Having successfully bred 18 Arabian leopards, the programme is considered to be the most successful in the world. "The hand-reared leopards tend to be a bit more confident and they have more of a human imprint," says Ms Edmonds, as one affectionately nuzzles her hand through the wires of the enclosure. "This does mean that there can be problems breeding. They can be more interested in humans than other leopards."

The aim is to keep the leopards' environment as natural as possible and for them to have minimal human contact, but that can be difficult. First-time mothers often neglect to properly look after their young cubs, forcing the keepers to hand-rear them. "We use CCTV to monitor that the mother is doing well and looking after her cubs and feeding them. Then if something is going wrong we can intervene as soon as possible, hopefully before a cub dies," Ms Edmonds said. "Given how extremely endangered the species is this is all the more important."

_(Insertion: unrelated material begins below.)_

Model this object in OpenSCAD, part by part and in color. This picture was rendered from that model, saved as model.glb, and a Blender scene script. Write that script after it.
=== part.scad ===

All the leopards bred in Sharjah can trace their lineage to one female. Though animals are lent from one centre to another it can sometimes take as long as five years to come to an agreement, and with a breeding lifespan of about 10 years, time is of the essence. It is hoped a new conservation agreement being drawn up between Yemen, Oman, Saudi Arabia and the UAE will improve co-operation. The big challenge is how to translate the success of captive breeding programmes to the wild. Experts argue that wild populations are doomed unless some animals are reintroduced.

That is a controversial process and cannot even be considered until risks to their survival are eliminated. If anything those risks are on the increase, as more roads and hotels are built in the mountains. Abdulaziz al Midfa, director general of the Environment and Protected Areas Authority and the breeding centre, said the chance of it happening in the UAE has all but slipped away. Intensive quarrying of the mountains to build the man-made islands off the coast of Dubai and Abu Dhabi means that there is just not enough of their natural habitat left.

"In the UAE, it's a dream. What we are doing to our environment - mountains, the desert - is really a crime," he said. "Humans have reached everywhere now, there's always a farm or a quarry or a hotel or resort in the mountains and that will be a limitation to any release programme for leopards." The work of the breeding centre means that at least one day, there may be the option to release the leopards somewhere.

All the animals bred on the site are displayed at the Arabian Wildlife Centre next door, which attracts 300,000 visitors, including children. Mr Midfa says its our duty to leave these children more than shining buildings, roads and artificial islands. "It's not just for the next generation to see but it's for the next generation to have. This is our responsibility for the next generation - that we leave them something natural."